— Start Given material —

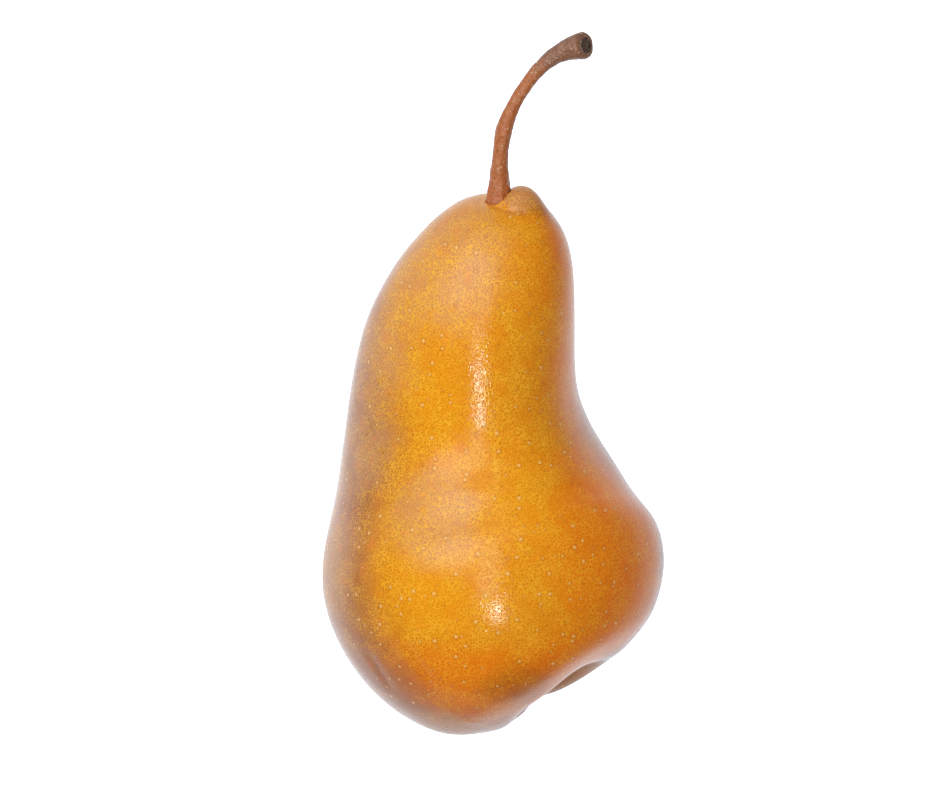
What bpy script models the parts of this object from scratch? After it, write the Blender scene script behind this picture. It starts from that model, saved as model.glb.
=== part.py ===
"""A russet pear lying on its side: the fruit, its woody stem and its dried calyx.

+Z is up. The pear rests on a small flat spot whose middle is the origin, its stem end points
along +Y and the hollow side of its bent neck faces +X. Lengths here are in millimetres, and
MM turns them into Blender's metres where a mesh is made.

Each piece is built along a centre line. A height is a distance along that line from its
first point, and an angle goes round it: 0 is the right side, seen from above with the line
running away, 90 is the upper side, 180 the left side and 270 the side that rests.
"""

import math

import bmesh
import bpy
import numpy as np
from mathutils import Matrix, Vector

MM = 0.001
GAP = 0.3  # kept between the pieces

# The fruit's centre line, from the middle of its base lobes to the root of its stem. A line
# or an outline is pulled by its points and meets the first and the last.
FRUIT_LINE = (
    (17.5, -37.0, 36.8),
    (6.5, -18.5, 36.6),
    (0.0, -1.5, 34.2),
    (-3.0, 17.5, 37.0),
    (-3.0, 35.0, 47.5),
    (4.0, 53.5, 55.5),
    (4.3, 65.3, 59.0),
)
# The fruit's outline as (radius, height), from the calyx pit's mouth to the stem socket's
FLANK = (
    (4.2, 8.5),
    (7.0, 7.0),
    (9.5, 3.9),
    (13.0, 1.8),
    (20.0, 4.0),
    (25.5, 6.5),
    (31.5, 14.5),
    (35.5, 25.0),
    (36.0, 37.0),
    (30.0, 48.0),
    (25.0, 58.5),
    (23.0, 70.0),
    (22.0, 81.7),
    (19.0, 93.5),
    (14.5, 106.8),
    (8.0, 111.9),
    (2.9, 112.0),
)
PIT_RADIUS = 3.7
PIT_FLOOR = 10.6
SOCKET_RADIUS = 2.6
SOCKET_FLOOR = 107.6

# Lobes of the base as (angle, half width, rise away from the neck), highest near LOBE_CREST,
# a share of the outline. Swellings of the flank as (angle, half width, height, spread, rise).
BASE_LOBES = (
    (65, 30, -1.5),
    (168, 30, 1.2),
    (215, 28, 1.0),
    (250, 14, -1.0),
    (290, 38, 0.8),
)
LOBE_CREST = 0.19
LOBE_SPREAD = 0.10
SWELLINGS = (
    (0, 40, 13, 9, 1.1),
    (0, 50, 37, 10, -2.5),
    (270, 48, 54, 13, 7.2),
    (180, 45, 50, 9, -1.1),
    (55, 30, 66, 18, 2.2),
    (125, 35, 66, 18, -2.0),
    (90, 50, 58, 12, 5.0),
)

# The top of the neck. The fleshy lip beside the stem is placed to its right and above it.
NECK_FROM = 83.0
NECK_TOP = 112.0
CAP_TILT = 0.08  # slope down towards the upper side
LIP_AT = (4.4, 1.4)
LIP_HEIGHT = 4.8
LIP_WIDTH = 4.0

# The stem, from its peg in the socket, past a thin waist and a node, to its flared cut end
STEM_LINE = (
    (4.3, 61.4, 57.9),
    (4.3, 68.0, 59.8),
    (4.4, 75.5, 61.7),
    (5.6, 82.5, 63.1),
    (10.7, 91.0, 64.5),
    (16.5, 96.3, 65.7),
    (22.3, 97.4, 66.7),
)
STEM_OUTLINE = (
    (1.6, 0.0),
    (2.3, 0.2),
    (2.3, 4.0),
    (2.4, 7.0),
    (1.8, 11.0),
    (1.6, 15.0),
    (1.85, 19.0),
    (1.45, 23.0),
    (1.3, 28.0),
    (1.45, 34.0),
    (1.8, 38.5),
    (2.5, 42.5),
    (2.9, 44.2),
    (2.6, 45.2),
    (1.6, 45.1),
)
SCAR_DEPTH = 0.5

# The dried calyx, a cup with curled sepals round dead stamens. Its parts are pulled by
# points of (distance from the pit's axis, height above the pit's floor).
CUP_OUTLINE = ((2.6, 0.0), (3.3, 0.2), (3.3, 1.2), (2.7, 1.6), (1.6, 1.1))
CUP_HOLLOW = 1.0
SEPALS = 5
SEPAL_CURL = ((2.4, 0.6), (2.9, 2.0), (3.5, 3.4), (5.0, 4.7), (5.4, 3.6))
SEPAL_WIDTH = 3.0
SEPAL_THICKNESS = 0.8
STAMENS = 9
STAMEN_CURL = ((1.4, 0.5), (1.7, 2.0), (1.3, 3.2))
STAMEN_RADIUS = 0.35

# Facets as (round the piece, along it)
FRUIT_FACETS = (52, 62)
STEM_FACETS = (14, 44)
CUP_FACETS = (28, 9)
SEPAL_FACETS = (10, 12)
STAMEN_FACETS = (6, 6)


def spline(points, share):
    """A smooth curve pulled by points, from the first at share 0 to the last at share 1."""
    points = np.array(points, float)
    held = np.concatenate([points[:1], points[:1], points, points[-1:], points[-1:]])
    place = np.clip(share, 0, 1) * (len(points) + 1)
    first = np.minimum(place.astype(int), len(points))
    u = (place - first)[:, None]
    return (
        held[first] * (1 - u) ** 3
        + held[first + 1] * (3 * u**3 - 6 * u**2 + 4)
        + held[first + 2] * (-3 * u**3 + 3 * u**2 + 3 * u + 1)
        + held[first + 3] * u**3
    ) / 6


def hump(distance, width):
    return np.exp(-((distance / width) ** 2))


def degrees_between(angle, middle):
    return (np.degrees(angle) - middle + 180) % 360 - 180


def centre_line(line, height):
    """Points of a centre line, with its rightward, upward and forward directions."""
    path = spline(line, np.linspace(0, 1, 400))
    lengths = np.linalg.norm(np.diff(path, axis=0), axis=1)
    steps = np.concatenate([[0], np.cumsum(lengths)])
    forwards = np.gradient(path, steps, axis=0)
    point = np.stack([np.interp(height, steps, column) for column in path.T], 1)
    forward = np.stack([np.interp(height, steps, column) for column in forwards.T], 1)
    beyond = height - np.clip(height, 0, steps[-1])
    point += forward * beyond[:, None]
    right = np.cross(forward, (0, 0, 1))
    right /= np.linalg.norm(right, axis=1)[:, None]
    return point, right, np.cross(right, forward), forward


def closed_outline(points, first_end, last_end, rings):
    """Radius and height of each ring of a piece, and its share of the way along.

    An end is the list of rings that close the piece there, outermost last.
    """
    share = np.linspace(0, 1, rings + 1 - len(first_end) - len(last_end))
    outline = np.concatenate([first_end, spline(points, share), last_end[::-1]])
    share = np.concatenate([[0] * len(first_end), share, [1] * len(last_end)])
    return outline[:, 0], outline[:, 1], share


def shaped_sphere(name, facets, shape):
    """A sphere whose vertices are moved to shape(ring, angle). Ring 0 is its first pole."""
    segments, rings = facets
    bm = bmesh.new()
    bmesh.ops.create_uvsphere(bm, u_segments=segments, v_segments=rings, radius=1.0)
    unit = np.array([vertex.co for vertex in bm.verts])
    ring = np.rint(np.arccos(np.clip(unit[:, 2], -1, 1)) / math.pi * rings).astype(int)
    angle = np.arctan2(unit[:, 1], unit[:, 0])
    for vertex, point in zip(bm.verts, shape(ring, angle)):
        vertex.co = Vector(point) * MM
    if bm.calc_volume(signed=True) < 0:
        bmesh.ops.reverse_faces(bm, faces=bm.faces)
    mesh = bpy.data.meshes.new(name)
    bm.to_mesh(mesh)
    bm.free()
    mesh.shade_smooth()
    return bpy.data.objects.new(name, mesh)


def fruit_points(ring, angle, rings):
    pit = [(0, PIT_FLOOR), (PIT_RADIUS, PIT_FLOOR)]
    socket = [(0, SOCKET_FLOOR), (SOCKET_RADIUS, SOCKET_FLOOR)]
    outline = closed_outline(FLANK, pit, socket, rings)
    radius, height, share = (values[ring] for values in outline)
    crest = hump(share - LOBE_CREST, LOBE_SPREAD)
    for middle, half_width, rise in BASE_LOBES:
        height = height - rise * hump(degrees_between(angle, middle), half_width) * crest
    for middle, half_width, level, spread, rise in SWELLINGS:
        side = hump(degrees_between(angle, middle), half_width)
        radius = radius + rise * side * hump(height - level, spread)

    right, up = radius * np.cos(angle), radius * np.sin(angle)
    neck = np.clip((height - NECK_FROM) / (NECK_TOP - NECK_FROM), 0, 1) ** 2
    neck[height == SOCKET_FLOOR] = 0
    lip = hump(np.hypot(right - LIP_AT[0], up - LIP_AT[1]), LIP_WIDTH)
    height = height + (LIP_HEIGHT * lip - CAP_TILT * up) * neck

    point, rightward, upward, _ = centre_line(FRUIT_LINE, height)
    return point + rightward * right[:, None] + upward * up[:, None]


def make_fruit():
    def shape(ring, angle):
        points = fruit_points(ring, angle, FRUIT_FACETS[1])
        points[:, 2] = np.maximum(points[:, 2], 0)
        return points

    return shaped_sphere("fruit", FRUIT_FACETS, shape)


def make_stem():
    def shape(ring, angle):
        scar = [(0, STEM_OUTLINE[-1][1] - SCAR_DEPTH)]
        outline = closed_outline(STEM_OUTLINE, [(0, 0)], scar, STEM_FACETS[1])
        radius, height, _ = (values[ring] for values in outline)
        point, rightward, upward, _ = centre_line(STEM_LINE, height)
        right, up = radius * np.cos(angle), radius * np.sin(angle)
        return point + rightward * right[:, None] + upward * up[:, None]

    return shaped_sphere("stem", STEM_FACETS, shape)


def make_cup():
    def shape(ring, angle):
        outline = closed_outline(CUP_OUTLINE, [(0, 0)], [(0, CUP_HOLLOW)], CUP_FACETS[1])
        radius, height, _ = (values[ring] for values in outline)
        return np.stack([radius * np.cos(angle), radius * np.sin(angle), height], 1)

    return shaped_sphere("calyx", CUP_FACETS, shape)


def make_blade(name, facets, curl, width, thickness):
    """A blade or a thread along curl, widest low down and closed to a rounded tip."""
    def shape(ring, angle):
        share = ring / facets[1]
        path = spline(curl, share)
        ahead = spline(curl, share + 0.01) - spline(curl, share - 0.01)
        ahead /= np.linalg.norm(ahead, axis=1)[:, None]
        taper = np.sin(math.pi * share**0.75) ** 0.6
        side = width / 2 * taper * np.cos(angle)
        depth = thickness / 2 * taper**0.5 * np.sin(angle)
        out = path[:, 0] + ahead[:, 1] * depth
        return np.stack([out, side, path[:, 1] - ahead[:, 0] * depth], 1)

    return shaped_sphere(name, facets, shape)


def make_calyx():
    """The cup joined with its sepals and stamens, standing on the floor of the pit."""
    calyx = make_cup()
    repeats = bpy.data.collections.new("calyx_repeats")
    for k in range(SEPALS):
        size = (SEPAL_WIDTH, SEPAL_THICKNESS)
        sepal = make_blade(f"sepal_{k + 1}", SEPAL_FACETS, SEPAL_CURL, *size)
        sepal.rotation_euler.z = math.tau * (k + 0.2 * math.sin(3.7 * k)) / SEPALS
        repeats.objects.link(sepal)
    for k in range(STAMENS):
        size = (2 * STAMEN_RADIUS, 2 * STAMEN_RADIUS)
        stamen = make_blade(f"stamen_{k + 1}", STAMEN_FACETS, STAMEN_CURL, *size)
        stamen.rotation_euler.z = math.tau * (k + 0.3 * math.sin(5.1 * k)) / STAMENS
        repeats.objects.link(stamen)

    scene = bpy.context.scene.collection
    scene.children.link(repeats)
    scene.objects.link(calyx)
    union = calyx.modifiers.new("union", "BOOLEAN")
    union.operation = "UNION"
    union.operand_type = "COLLECTION"
    union.collection = repeats
    graph = bpy.context.evaluated_depsgraph_get()
    joined = bpy.data.meshes.new_from_object(calyx.evaluated_get(graph))
    calyx.modifiers.clear()
    calyx.data = joined
    for old in list(repeats.objects):
        bpy.data.objects.remove(old)
    bpy.data.collections.remove(repeats)
    scene.objects.unlink(calyx)

    point, right, up, forward = (v[0] for v in centre_line(FRUIT_LINE, np.array([PIT_FLOOR])))
    turned = Matrix((right, up, -forward)).transposed().to_4x4()
    seat = Vector(point - forward * GAP) * MM
    calyx.matrix_world = Matrix.Translation(seat) @ turned
    return calyx


def paint(piece, name, colour, roughness):
    material = bpy.data.materials.new(name)
    material.use_nodes = True
    shader = material.node_tree.nodes["Principled BSDF"]
    shader.inputs["Base Color"].default_value = (*colour, 1.0)
    shader.inputs["Roughness"].default_value = roughness
    shader.inputs["Metallic"].default_value = 0.0
    piece.data.materials.clear()
    piece.data.materials.append(material)


def main():
    for old in list(bpy.data.objects):
        bpy.data.objects.remove(old)
    fruit, stem, calyx = make_fruit(), make_stem(), make_calyx()
    paint(fruit, "russet_skin", (0.63, 0.27, 0.045), 0.38)
    paint(stem, "stem_bark", (0.30, 0.12, 0.055), 0.6)
    paint(calyx, "dried_calyx", (0.10, 0.062, 0.035), 0.85)

    collection = bpy.data.collections.new("pear")
    bpy.context.scene.collection.children.link(collection)
    pear = bpy.data.objects.new("pear", None)
    collection.objects.link(pear)
    for piece in (fruit, stem, calyx):
        collection.objects.link(piece)
        piece.parent = pear


main()
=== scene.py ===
"""The looks of a russet pear lying on its side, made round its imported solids.

+Z is up, the stem end points along +Y and the hollow side of the bent neck faces +X. The
named shapes are in millimetres and MM turns them into metres where a mesh is made. Each piece
is built along a centre line: a height is a distance along it, and an angle goes round it, 0 on
the right, 90 above, 180 on the left and 270 below.
"""

import math

import bpy
import numpy as np
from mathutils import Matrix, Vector, noise


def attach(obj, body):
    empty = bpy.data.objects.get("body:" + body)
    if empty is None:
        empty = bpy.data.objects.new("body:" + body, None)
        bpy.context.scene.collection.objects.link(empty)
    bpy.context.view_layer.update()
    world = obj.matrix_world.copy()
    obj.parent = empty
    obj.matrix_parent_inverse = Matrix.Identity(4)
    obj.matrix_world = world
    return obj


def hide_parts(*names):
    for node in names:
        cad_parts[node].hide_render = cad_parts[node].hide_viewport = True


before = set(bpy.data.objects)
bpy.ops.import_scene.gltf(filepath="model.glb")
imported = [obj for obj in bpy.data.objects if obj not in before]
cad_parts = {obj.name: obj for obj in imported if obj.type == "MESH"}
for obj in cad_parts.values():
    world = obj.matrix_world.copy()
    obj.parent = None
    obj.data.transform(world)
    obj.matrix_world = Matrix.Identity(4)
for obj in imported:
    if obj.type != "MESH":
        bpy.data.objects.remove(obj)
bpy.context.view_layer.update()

bl_info = {
    "name": "Russet pear",
    "version": (1, 0, 0),
    "blender": (4, 5, 0),
    "location": "3D View > Sidebar > Pear",
    "description": "Makes a russet pear with its stem, its dried calyx and a pale studio",
    "category": "Object",
}

MM = 0.001
# Points worked out along a centre line and along a crease
LINE_STEPS = 400
CREASE_STEPS = 12

# The fruit's centre line, from the middle of its base lobes to the root of its stem
FRUIT_LINE = (
    (17.5, -37.0, 36.8),
    (6.5, -18.5, 36.6),
    (0.0, -1.5, 34.2),
    (-3.0, 17.5, 37.0),
    (-3.0, 35.0, 47.5),
    (4.0, 53.5, 55.5),
    (4.3, 65.3, 59.0),
)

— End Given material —

* _Goal_: Write out again only the lines from the line containing "0.062, 0.035), 0.85)" through the line containing "CREASE_STEPS = 12", both included, exactly as they are.

* _Response for this exercise_:
    paint(calyx, "dried_calyx", (0.10, 0.062, 0.035), 0.85)

    collection = bpy.data.collections.new("pear")
    bpy.context.scene.collection.children.link(collection)
    pear = bpy.data.objects.new("pear", None)
    collection.objects.link(pear)
    for piece in (fruit, stem, calyx):
        collection.objects.link(piece)
        piece.parent = pear


main()
=== scene.py ===
"""The looks of a russet pear lying on its side, made round its imported solids.

+Z is up, the stem end points along +Y and the hollow side of the bent neck faces +X. The
named shapes are in millimetres and MM turns them into metres where a mesh is made. Each piece
is built along a centre line: a height is a distance along it, and an angle goes round it, 0 on
the right, 90 above, 180 on the left and 270 below.
"""

import math

import bpy
import numpy as np
from mathutils import Matrix, Vector, noise


def attach(obj, body):
    empty = bpy.data.objects.get("body:" + body)
    if empty is None:
        empty = bpy.data.objects.new("body:" + body, None)
        bpy.context.scene.collection.objects.link(empty)
    bpy.context.view_layer.update()
    world = obj.matrix_world.copy()
    obj.parent = empty
    obj.matrix_parent_inverse = Matrix.Identity(4)
    obj.matrix_world = world
    return obj


def hide_parts(*names):
    for node in names:
        cad_parts[node].hide_render = cad_parts[node].hide_viewport = True


before = set(bpy.data.objects)
bpy.ops.import_scene.gltf(filepath="model.glb")
imported = [obj for obj in bpy.data.objects if obj not in before]
cad_parts = {obj.name: obj for obj in imported if obj.type == "MESH"}
for obj in cad_parts.values():
    world = obj.matrix_world.copy()
    obj.parent = None
    obj.data.transform(world)
    obj.matrix_world = Matrix.Identity(4)
for obj in imported:
    if obj.type != "MESH":
        bpy.data.objects.remove(obj)
bpy.context.view_layer.update()

bl_info = {
    "name": "Russet pear",
    "version": (1, 0, 0),
    "blender": (4, 5, 0),
    "location": "3D View > Sidebar > Pear",
    "description": "Makes a russet pear with its stem, its dried calyx and a pale studio",
    "category": "Object",
}

MM = 0.001
# Points worked out along a centre line and along a crease
LINE_STEPS = 400
CREASE_STEPS = 12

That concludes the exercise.